── MATERIAL FOR THIS TASK ──

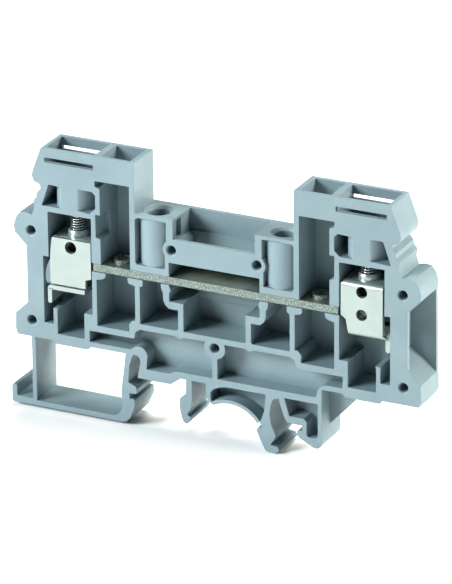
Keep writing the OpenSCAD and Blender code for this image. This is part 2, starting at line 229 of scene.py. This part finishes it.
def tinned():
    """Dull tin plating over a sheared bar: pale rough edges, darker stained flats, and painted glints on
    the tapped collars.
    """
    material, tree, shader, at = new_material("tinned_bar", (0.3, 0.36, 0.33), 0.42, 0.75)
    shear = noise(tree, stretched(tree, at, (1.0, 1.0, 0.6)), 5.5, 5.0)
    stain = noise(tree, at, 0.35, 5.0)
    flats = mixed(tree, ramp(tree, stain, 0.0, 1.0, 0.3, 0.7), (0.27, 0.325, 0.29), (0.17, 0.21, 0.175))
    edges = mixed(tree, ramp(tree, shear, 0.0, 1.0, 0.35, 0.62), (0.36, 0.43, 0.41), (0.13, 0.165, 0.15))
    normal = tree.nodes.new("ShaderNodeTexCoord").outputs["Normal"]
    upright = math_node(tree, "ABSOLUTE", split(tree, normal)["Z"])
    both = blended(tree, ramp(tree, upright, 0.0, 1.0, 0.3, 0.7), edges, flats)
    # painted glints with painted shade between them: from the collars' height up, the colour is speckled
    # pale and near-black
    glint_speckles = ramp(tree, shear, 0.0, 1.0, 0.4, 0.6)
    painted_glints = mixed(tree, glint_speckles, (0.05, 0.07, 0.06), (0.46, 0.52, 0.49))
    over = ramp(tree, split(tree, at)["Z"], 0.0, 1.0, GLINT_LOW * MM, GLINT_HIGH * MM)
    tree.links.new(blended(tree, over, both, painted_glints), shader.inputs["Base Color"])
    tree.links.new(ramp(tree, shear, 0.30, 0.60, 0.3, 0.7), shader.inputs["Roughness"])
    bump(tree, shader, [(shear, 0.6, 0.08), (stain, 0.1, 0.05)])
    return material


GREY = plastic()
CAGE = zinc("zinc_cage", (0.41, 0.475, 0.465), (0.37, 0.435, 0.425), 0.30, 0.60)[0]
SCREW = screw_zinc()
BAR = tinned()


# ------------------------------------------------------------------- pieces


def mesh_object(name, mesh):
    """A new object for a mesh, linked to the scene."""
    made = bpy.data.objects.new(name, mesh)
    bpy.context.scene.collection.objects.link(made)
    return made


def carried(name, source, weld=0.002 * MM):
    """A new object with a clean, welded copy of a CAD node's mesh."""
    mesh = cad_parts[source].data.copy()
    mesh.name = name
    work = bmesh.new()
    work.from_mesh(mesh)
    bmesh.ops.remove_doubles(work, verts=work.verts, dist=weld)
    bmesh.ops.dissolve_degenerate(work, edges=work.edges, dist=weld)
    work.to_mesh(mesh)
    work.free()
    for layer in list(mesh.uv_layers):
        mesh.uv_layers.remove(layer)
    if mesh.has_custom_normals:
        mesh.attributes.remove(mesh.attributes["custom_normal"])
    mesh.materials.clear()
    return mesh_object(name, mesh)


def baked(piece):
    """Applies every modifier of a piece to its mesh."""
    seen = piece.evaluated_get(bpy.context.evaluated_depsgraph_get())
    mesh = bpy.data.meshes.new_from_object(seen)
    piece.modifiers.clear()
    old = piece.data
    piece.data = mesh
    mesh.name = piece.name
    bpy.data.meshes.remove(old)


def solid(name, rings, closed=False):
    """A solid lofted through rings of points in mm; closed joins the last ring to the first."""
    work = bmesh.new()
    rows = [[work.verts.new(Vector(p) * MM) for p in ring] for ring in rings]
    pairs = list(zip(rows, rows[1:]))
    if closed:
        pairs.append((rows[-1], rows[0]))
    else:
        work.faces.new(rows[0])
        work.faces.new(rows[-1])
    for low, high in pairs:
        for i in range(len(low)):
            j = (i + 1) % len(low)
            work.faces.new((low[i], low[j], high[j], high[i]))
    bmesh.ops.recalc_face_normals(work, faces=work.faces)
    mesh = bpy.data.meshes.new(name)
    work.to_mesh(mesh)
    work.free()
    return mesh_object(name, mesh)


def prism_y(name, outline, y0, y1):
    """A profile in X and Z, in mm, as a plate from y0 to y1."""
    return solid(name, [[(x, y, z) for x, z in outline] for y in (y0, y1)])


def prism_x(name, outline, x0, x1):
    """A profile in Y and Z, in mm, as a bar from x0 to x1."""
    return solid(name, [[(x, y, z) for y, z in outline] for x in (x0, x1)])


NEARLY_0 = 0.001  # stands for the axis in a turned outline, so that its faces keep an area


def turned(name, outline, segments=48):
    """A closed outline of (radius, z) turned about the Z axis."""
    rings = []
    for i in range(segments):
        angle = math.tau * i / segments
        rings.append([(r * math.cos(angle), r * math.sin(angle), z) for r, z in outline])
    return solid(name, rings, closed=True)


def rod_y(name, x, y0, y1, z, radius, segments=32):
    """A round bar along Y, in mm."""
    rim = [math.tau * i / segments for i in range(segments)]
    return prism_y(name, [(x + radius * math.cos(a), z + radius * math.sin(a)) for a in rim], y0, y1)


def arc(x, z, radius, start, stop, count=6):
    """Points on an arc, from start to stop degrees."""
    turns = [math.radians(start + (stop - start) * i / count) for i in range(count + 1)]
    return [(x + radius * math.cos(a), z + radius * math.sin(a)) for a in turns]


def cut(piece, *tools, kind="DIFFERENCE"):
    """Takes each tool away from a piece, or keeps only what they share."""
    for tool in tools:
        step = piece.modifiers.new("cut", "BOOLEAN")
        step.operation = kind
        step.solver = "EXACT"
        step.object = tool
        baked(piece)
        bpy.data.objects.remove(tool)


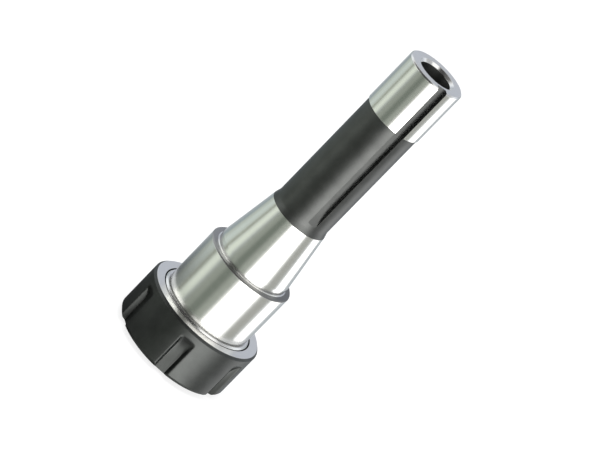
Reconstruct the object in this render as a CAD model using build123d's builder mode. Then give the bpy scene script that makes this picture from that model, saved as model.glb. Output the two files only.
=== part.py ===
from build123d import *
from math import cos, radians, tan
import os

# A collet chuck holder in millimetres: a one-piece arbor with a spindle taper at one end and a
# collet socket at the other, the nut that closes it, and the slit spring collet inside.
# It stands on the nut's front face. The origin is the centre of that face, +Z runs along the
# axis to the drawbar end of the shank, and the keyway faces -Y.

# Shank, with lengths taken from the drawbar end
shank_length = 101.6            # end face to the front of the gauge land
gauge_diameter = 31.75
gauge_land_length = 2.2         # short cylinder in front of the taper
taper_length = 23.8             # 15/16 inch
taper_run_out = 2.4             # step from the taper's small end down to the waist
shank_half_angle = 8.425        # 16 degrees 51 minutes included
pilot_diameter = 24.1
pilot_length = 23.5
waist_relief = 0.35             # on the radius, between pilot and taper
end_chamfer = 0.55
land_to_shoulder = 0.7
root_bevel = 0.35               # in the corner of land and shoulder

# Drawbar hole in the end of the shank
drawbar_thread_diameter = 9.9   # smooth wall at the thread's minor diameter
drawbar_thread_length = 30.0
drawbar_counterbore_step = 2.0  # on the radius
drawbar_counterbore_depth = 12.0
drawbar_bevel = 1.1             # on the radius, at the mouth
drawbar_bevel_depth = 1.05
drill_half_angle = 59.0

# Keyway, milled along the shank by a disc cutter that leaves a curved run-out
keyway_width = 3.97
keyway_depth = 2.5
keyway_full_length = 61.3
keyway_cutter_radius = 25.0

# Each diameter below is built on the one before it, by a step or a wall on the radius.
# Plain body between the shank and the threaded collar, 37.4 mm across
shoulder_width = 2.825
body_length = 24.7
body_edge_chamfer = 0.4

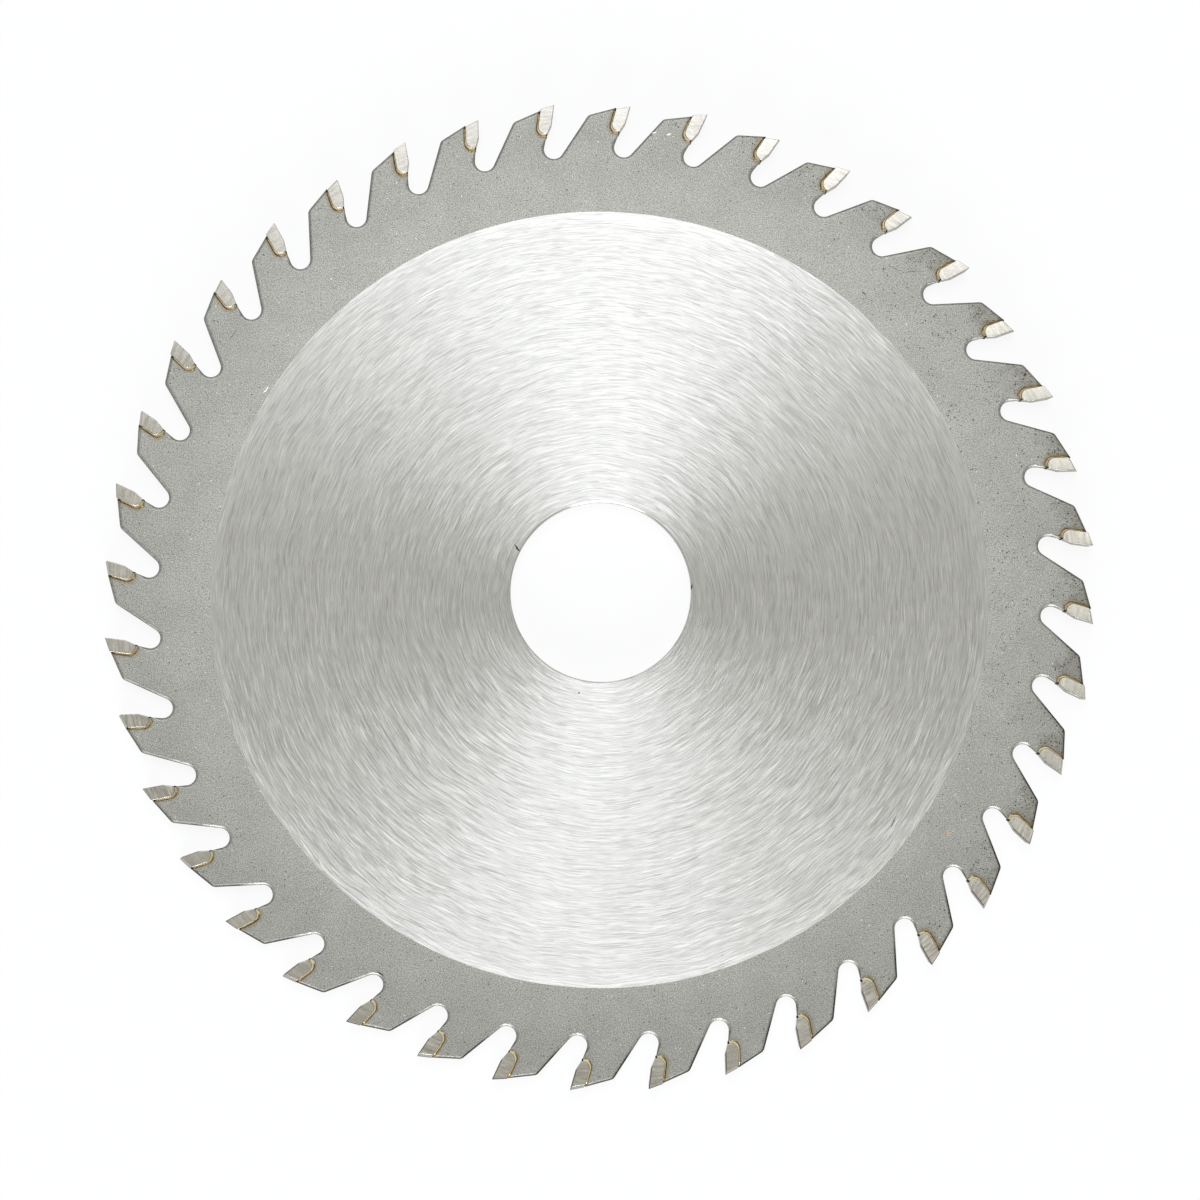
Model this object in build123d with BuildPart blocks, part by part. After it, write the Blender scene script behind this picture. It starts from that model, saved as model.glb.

───

**THE EXERCISE:**
Your task is to repeat every entry exactly.

**OUTPUT:**
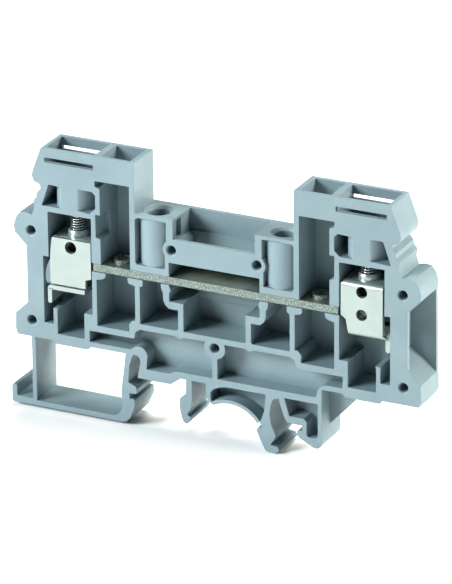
Keep writing the OpenSCAD and Blender code for this image. This is part 2, starting at line 229 of scene.py. This part finishes it.
def tinned():
    """Dull tin plating over a sheared bar: pale rough edges, darker stained flats, and painted glints on
    the tapped collars.
    """
    material, tree, shader, at = new_material("tinned_bar", (0.3, 0.36, 0.33), 0.42, 0.75)
    shear = noise(tree, stretched(tree, at, (1.0, 1.0, 0.6)), 5.5, 5.0)
    stain = noise(tree, at, 0.35, 5.0)
    flats = mixed(tree, ramp(tree, stain, 0.0, 1.0, 0.3, 0.7), (0.27, 0.325, 0.29), (0.17, 0.21, 0.175))
    edges = mixed(tree, ramp(tree, shear, 0.0, 1.0, 0.35, 0.62), (0.36, 0.43, 0.41), (0.13, 0.165, 0.15))
    normal = tree.nodes.new("ShaderNodeTexCoord").outputs["Normal"]
    upright = math_node(tree, "ABSOLUTE", split(tree, normal)["Z"])
    both = blended(tree, ramp(tree, upright, 0.0, 1.0, 0.3, 0.7), edges, flats)
    # painted glints with painted shade between them: from the collars' height up, the colour is speckled
    # pale and near-black
    glint_speckles = ramp(tree, shear, 0.0, 1.0, 0.4, 0.6)
    painted_glints = mixed(tree, glint_speckles, (0.05, 0.07, 0.06), (0.46, 0.52, 0.49))
    over = ramp(tree, split(tree, at)["Z"], 0.0, 1.0, GLINT_LOW * MM, GLINT_HIGH * MM)
    tree.links.new(blended(tree, over, both, painted_glints), shader.inputs["Base Color"])
    tree.links.new(ramp(tree, shear, 0.30, 0.60, 0.3, 0.7), shader.inputs["Roughness"])
    bump(tree, shader, [(shear, 0.6, 0.08), (stain, 0.1, 0.05)])
    return material


GREY = plastic()
CAGE = zinc("zinc_cage", (0.41, 0.475, 0.465), (0.37, 0.435, 0.425), 0.30, 0.60)[0]
SCREW = screw_zinc()
BAR = tinned()


# ------------------------------------------------------------------- pieces


def mesh_object(name, mesh):
    """A new object for a mesh, linked to the scene."""
    made = bpy.data.objects.new(name, mesh)
    bpy.context.scene.collection.objects.link(made)
    return made


def carried(name, source, weld=0.002 * MM):
    """A new object with a clean, welded copy of a CAD node's mesh."""
    mesh = cad_parts[source].data.copy()
    mesh.name = name
    work = bmesh.new()
    work.from_mesh(mesh)
    bmesh.ops.remove_doubles(work, verts=work.verts, dist=weld)
    bmesh.ops.dissolve_degenerate(work, edges=work.edges, dist=weld)
    work.to_mesh(mesh)
    work.free()
    for layer in list(mesh.uv_layers):
        mesh.uv_layers.remove(layer)
    if mesh.has_custom_normals:
        mesh.attributes.remove(mesh.attributes["custom_normal"])
    mesh.materials.clear()
    return mesh_object(name, mesh)


def baked(piece):
    """Applies every modifier of a piece to its mesh."""
    seen = piece.evaluated_get(bpy.context.evaluated_depsgraph_get())
    mesh = bpy.data.meshes.new_from_object(seen)
    piece.modifiers.clear()
    old = piece.data
    piece.data = mesh
    mesh.name = piece.name
    bpy.data.meshes.remove(old)


def solid(name, rings, closed=False):
    """A solid lofted through rings of points in mm; closed joins the last ring to the first."""
    work = bmesh.new()
    rows = [[work.verts.new(Vector(p) * MM) for p in ring] for ring in rings]
    pairs = list(zip(rows, rows[1:]))
    if closed:
        pairs.append((rows[-1], rows[0]))
    else:
        work.faces.new(rows[0])
        work.faces.new(rows[-1])
    for low, high in pairs:
        for i in range(len(low)):
            j = (i + 1) % len(low)
            work.faces.new((low[i], low[j], high[j], high[i]))
    bmesh.ops.recalc_face_normals(work, faces=work.faces)
    mesh = bpy.data.meshes.new(name)
    work.to_mesh(mesh)
    work.free()
    return mesh_object(name, mesh)


def prism_y(name, outline, y0, y1):
    """A profile in X and Z, in mm, as a plate from y0 to y1."""
    return solid(name, [[(x, y, z) for x, z in outline] for y in (y0, y1)])


def prism_x(name, outline, x0, x1):
    """A profile in Y and Z, in mm, as a bar from x0 to x1."""
    return solid(name, [[(x, y, z) for y, z in outline] for x in (x0, x1)])


NEARLY_0 = 0.001  # stands for the axis in a turned outline, so that its faces keep an area


def turned(name, outline, segments=48):
    """A closed outline of (radius, z) turned about the Z axis."""
    rings = []
    for i in range(segments):
        angle = math.tau * i / segments
        rings.append([(r * math.cos(angle), r * math.sin(angle), z) for r, z in outline])
    return solid(name, rings, closed=True)


def rod_y(name, x, y0, y1, z, radius, segments=32):
    """A round bar along Y, in mm."""
    rim = [math.tau * i / segments for i in range(segments)]
    return prism_y(name, [(x + radius * math.cos(a), z + radius * math.sin(a)) for a in rim], y0, y1)


def arc(x, z, radius, start, stop, count=6):
    """Points on an arc, from start to stop degrees."""
    turns = [math.radians(start + (stop - start) * i / count) for i in range(count + 1)]
    return [(x + radius * math.cos(a), z + radius * math.sin(a)) for a in turns]


def cut(piece, *tools, kind="DIFFERENCE"):
    """Takes each tool away from a piece, or keeps only what they share."""
    for tool in tools:
        step = piece.modifiers.new("cut", "BOOLEAN")
        step.operation = kind
        step.solver = "EXACT"
        step.object = tool
        baked(piece)
        bpy.data.objects.remove(tool)


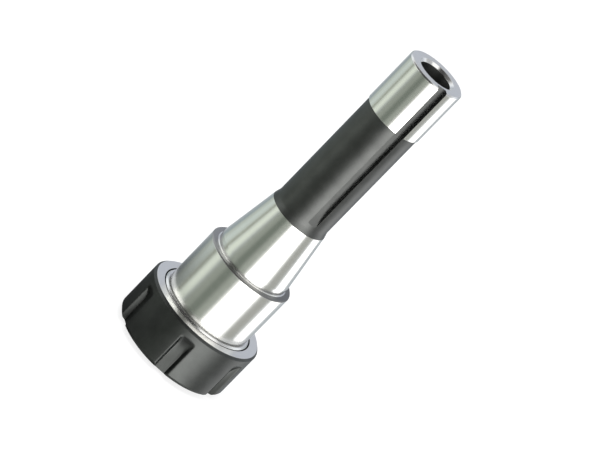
Reconstruct the object in this render as a CAD model using build123d's builder mode. Then give the bpy scene script that makes this picture from that model, saved as model.glb. Output the two files only.
=== part.py ===
from build123d import *
from math import cos, radians, tan
import os

# A collet chuck holder in millimetres: a one-piece arbor with a spindle taper at one end and a
# collet socket at the other, the nut that closes it, and the slit spring collet inside.
# It stands on the nut's front face. The origin is the centre of that face, +Z runs along the
# axis to the drawbar end of the shank, and the keyway faces -Y.

# Shank, with lengths taken from the drawbar end
shank_length = 101.6            # end face to the front of the gauge land
gauge_diameter = 31.75
gauge_land_length = 2.2         # short cylinder in front of the taper
taper_length = 23.8             # 15/16 inch
taper_run_out = 2.4             # step from the taper's small end down to the waist
shank_half_angle = 8.425        # 16 degrees 51 minutes included
pilot_diameter = 24.1
pilot_length = 23.5
waist_relief = 0.35             # on the radius, between pilot and taper
end_chamfer = 0.55
land_to_shoulder = 0.7
root_bevel = 0.35               # in the corner of land and shoulder

# Drawbar hole in the end of the shank
drawbar_thread_diameter = 9.9   # smooth wall at the thread's minor diameter
drawbar_thread_length = 30.0
drawbar_counterbore_step = 2.0  # on the radius
drawbar_counterbore_depth = 12.0
drawbar_bevel = 1.1             # on the radius, at the mouth
drawbar_bevel_depth = 1.05
drill_half_angle = 59.0

# Keyway, milled along the shank by a disc cutter that leaves a curved run-out
keyway_width = 3.97
keyway_depth = 2.5
keyway_full_length = 61.3
keyway_cutter_radius = 25.0

# Each diameter below is built on the one before it, by a step or a wall on the radius.
# Plain body between the shank and the threaded collar, 37.4 mm across
shoulder_width = 2.825
body_length = 24.7
body_edge_chamfer = 0.4

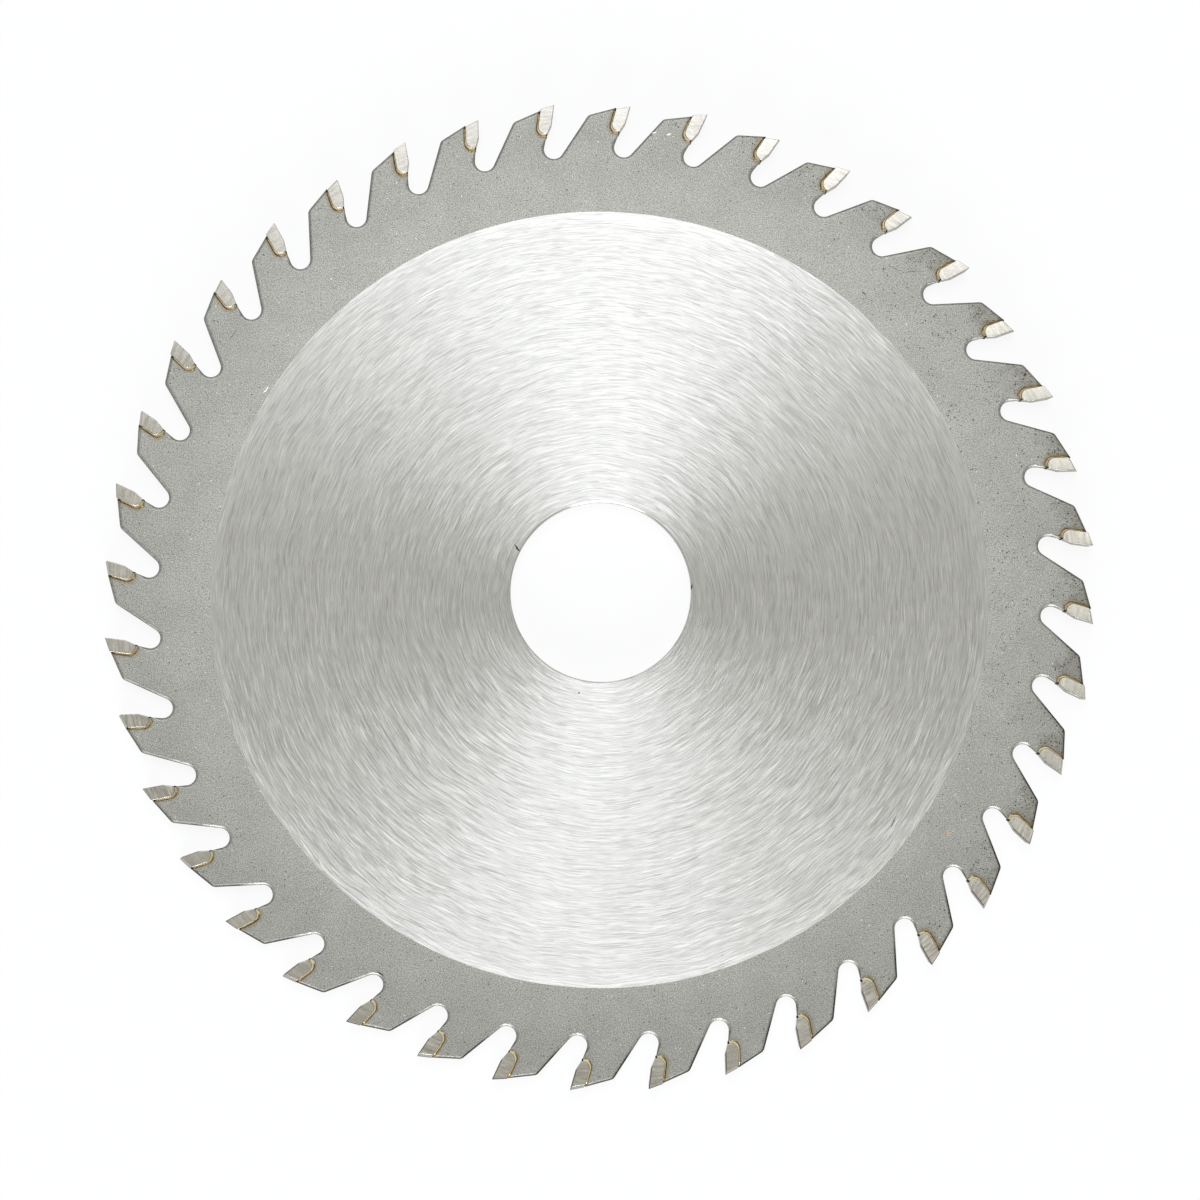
Model this object in build123d with BuildPart blocks, part by part. After it, write the Blender scene script behind this picture. It starts from that model, saved as model.glb.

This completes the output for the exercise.